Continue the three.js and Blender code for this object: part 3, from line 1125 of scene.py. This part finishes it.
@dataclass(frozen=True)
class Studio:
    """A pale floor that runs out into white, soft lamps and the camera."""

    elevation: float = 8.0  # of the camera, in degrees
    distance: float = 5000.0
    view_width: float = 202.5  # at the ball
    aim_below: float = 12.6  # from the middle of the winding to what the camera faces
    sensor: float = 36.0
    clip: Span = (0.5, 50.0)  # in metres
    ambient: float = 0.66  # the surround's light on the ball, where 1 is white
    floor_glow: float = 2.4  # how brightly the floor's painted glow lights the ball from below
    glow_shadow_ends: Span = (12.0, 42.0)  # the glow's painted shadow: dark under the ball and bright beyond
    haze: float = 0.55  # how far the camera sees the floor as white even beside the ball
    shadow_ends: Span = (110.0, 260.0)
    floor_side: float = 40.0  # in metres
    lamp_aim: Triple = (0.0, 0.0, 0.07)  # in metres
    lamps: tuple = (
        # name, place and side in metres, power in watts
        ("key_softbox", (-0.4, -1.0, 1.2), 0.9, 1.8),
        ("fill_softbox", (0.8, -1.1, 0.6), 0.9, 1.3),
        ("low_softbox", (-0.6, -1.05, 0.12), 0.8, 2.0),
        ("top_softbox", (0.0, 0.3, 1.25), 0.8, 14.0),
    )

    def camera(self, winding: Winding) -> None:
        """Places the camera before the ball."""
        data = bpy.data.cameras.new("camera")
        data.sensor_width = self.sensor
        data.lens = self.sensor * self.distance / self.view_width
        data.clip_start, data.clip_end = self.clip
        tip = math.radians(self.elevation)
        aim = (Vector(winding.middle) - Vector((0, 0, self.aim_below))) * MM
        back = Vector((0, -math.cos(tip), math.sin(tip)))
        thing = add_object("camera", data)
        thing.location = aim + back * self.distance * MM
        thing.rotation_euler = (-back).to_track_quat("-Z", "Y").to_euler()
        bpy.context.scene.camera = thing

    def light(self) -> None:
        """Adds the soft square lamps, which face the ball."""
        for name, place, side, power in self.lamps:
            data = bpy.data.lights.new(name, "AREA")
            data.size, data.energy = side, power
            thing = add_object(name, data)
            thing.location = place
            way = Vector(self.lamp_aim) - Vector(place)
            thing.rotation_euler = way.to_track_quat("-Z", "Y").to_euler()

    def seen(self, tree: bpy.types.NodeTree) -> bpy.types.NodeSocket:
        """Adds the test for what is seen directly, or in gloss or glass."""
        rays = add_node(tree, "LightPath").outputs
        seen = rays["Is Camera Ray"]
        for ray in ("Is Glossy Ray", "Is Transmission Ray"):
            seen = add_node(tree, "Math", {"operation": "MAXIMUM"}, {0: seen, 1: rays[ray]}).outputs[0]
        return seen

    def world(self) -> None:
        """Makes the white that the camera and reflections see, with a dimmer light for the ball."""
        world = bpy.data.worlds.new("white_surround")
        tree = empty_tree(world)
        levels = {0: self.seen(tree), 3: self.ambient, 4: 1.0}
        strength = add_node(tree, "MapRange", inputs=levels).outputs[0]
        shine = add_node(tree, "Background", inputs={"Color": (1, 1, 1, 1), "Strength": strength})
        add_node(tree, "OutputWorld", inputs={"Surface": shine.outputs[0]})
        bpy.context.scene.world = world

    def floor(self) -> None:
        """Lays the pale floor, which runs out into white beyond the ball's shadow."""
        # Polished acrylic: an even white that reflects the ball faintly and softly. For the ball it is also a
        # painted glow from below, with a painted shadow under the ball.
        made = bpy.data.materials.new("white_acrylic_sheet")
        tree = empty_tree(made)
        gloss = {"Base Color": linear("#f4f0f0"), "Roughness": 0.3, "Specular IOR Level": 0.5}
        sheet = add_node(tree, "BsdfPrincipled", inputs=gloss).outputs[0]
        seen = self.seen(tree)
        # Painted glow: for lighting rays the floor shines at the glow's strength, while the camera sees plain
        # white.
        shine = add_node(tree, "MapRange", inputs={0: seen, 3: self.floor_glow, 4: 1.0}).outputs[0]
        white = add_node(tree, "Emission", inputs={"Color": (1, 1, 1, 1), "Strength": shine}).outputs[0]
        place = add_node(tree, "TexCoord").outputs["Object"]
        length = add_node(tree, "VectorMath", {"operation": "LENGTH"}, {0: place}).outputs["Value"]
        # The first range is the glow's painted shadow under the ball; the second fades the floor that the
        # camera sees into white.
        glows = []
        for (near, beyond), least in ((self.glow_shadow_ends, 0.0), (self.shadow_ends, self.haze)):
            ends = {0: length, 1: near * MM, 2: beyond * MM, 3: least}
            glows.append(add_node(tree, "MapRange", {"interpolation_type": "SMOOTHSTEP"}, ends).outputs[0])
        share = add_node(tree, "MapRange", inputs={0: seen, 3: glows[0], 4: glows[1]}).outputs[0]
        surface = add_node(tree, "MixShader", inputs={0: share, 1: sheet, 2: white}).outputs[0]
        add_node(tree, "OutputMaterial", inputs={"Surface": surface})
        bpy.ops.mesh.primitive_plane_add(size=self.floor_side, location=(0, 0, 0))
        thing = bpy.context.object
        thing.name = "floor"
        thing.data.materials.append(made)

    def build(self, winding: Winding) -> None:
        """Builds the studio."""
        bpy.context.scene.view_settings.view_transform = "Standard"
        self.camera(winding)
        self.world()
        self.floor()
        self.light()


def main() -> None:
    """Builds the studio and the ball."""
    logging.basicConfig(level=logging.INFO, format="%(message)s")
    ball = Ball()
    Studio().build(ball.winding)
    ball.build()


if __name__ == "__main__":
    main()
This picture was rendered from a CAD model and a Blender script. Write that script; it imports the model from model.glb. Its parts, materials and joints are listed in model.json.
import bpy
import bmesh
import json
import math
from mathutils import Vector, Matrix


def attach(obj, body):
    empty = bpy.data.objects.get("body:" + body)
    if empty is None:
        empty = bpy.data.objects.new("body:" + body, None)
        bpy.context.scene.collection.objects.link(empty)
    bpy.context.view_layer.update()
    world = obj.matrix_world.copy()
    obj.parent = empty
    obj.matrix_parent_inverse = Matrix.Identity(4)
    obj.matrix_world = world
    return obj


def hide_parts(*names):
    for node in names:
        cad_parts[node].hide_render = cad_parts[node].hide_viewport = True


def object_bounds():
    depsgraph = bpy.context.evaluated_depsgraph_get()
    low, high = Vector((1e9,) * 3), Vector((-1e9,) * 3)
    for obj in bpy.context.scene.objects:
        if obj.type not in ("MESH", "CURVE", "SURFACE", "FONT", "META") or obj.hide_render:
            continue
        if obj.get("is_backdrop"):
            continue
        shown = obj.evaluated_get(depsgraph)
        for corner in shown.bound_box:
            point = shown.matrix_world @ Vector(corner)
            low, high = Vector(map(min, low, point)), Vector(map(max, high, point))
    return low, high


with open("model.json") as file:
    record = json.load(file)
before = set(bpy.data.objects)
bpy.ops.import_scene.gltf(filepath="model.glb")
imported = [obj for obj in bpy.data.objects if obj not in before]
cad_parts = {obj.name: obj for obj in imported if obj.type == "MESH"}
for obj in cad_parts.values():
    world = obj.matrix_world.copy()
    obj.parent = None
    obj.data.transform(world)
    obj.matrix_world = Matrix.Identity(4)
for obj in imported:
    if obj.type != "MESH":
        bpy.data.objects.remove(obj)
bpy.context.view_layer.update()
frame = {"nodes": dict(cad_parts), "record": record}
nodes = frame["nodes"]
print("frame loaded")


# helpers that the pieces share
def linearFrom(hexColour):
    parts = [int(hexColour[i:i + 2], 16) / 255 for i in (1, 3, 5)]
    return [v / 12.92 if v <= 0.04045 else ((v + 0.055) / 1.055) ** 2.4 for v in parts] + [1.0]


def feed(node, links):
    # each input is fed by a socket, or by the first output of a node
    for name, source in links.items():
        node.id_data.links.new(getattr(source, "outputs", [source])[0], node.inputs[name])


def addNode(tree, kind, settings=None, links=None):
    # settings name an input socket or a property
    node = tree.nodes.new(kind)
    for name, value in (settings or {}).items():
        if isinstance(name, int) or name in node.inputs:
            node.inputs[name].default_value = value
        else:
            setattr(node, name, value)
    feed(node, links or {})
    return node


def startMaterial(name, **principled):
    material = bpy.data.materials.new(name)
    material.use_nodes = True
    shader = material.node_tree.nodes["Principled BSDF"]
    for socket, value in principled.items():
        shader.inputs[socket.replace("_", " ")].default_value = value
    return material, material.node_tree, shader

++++

Required task -
Your answer consists solely of the lines from the top of the records above through the line that contains "bpy.context.scene.camera = thing", each echoed exactly.

Response to this exercise -
Continue the three.js and Blender code for this object: part 3, from line 1125 of scene.py. This part finishes it.
@dataclass(frozen=True)
class Studio:
    """A pale floor that runs out into white, soft lamps and the camera."""

    elevation: float = 8.0  # of the camera, in degrees
    distance: float = 5000.0
    view_width: float = 202.5  # at the ball
    aim_below: float = 12.6  # from the middle of the winding to what the camera faces
    sensor: float = 36.0
    clip: Span = (0.5, 50.0)  # in metres
    ambient: float = 0.66  # the surround's light on the ball, where 1 is white
    floor_glow: float = 2.4  # how brightly the floor's painted glow lights the ball from below
    glow_shadow_ends: Span = (12.0, 42.0)  # the glow's painted shadow: dark under the ball and bright beyond
    haze: float = 0.55  # how far the camera sees the floor as white even beside the ball
    shadow_ends: Span = (110.0, 260.0)
    floor_side: float = 40.0  # in metres
    lamp_aim: Triple = (0.0, 0.0, 0.07)  # in metres
    lamps: tuple = (
        # name, place and side in metres, power in watts
        ("key_softbox", (-0.4, -1.0, 1.2), 0.9, 1.8),
        ("fill_softbox", (0.8, -1.1, 0.6), 0.9, 1.3),
        ("low_softbox", (-0.6, -1.05, 0.12), 0.8, 2.0),
        ("top_softbox", (0.0, 0.3, 1.25), 0.8, 14.0),
    )

    def camera(self, winding: Winding) -> None:
        """Places the camera before the ball."""
        data = bpy.data.cameras.new("camera")
        data.sensor_width = self.sensor
        data.lens = self.sensor * self.distance / self.view_width
        data.clip_start, data.clip_end = self.clip
        tip = math.radians(self.elevation)
        aim = (Vector(winding.middle) - Vector((0, 0, self.aim_below))) * MM
        back = Vector((0, -math.cos(tip), math.sin(tip)))
        thing = add_object("camera", data)
        thing.location = aim + back * self.distance * MM
        thing.rotation_euler = (-back).to_track_quat("-Z", "Y").to_euler()
        bpy.context.scene.camera = thing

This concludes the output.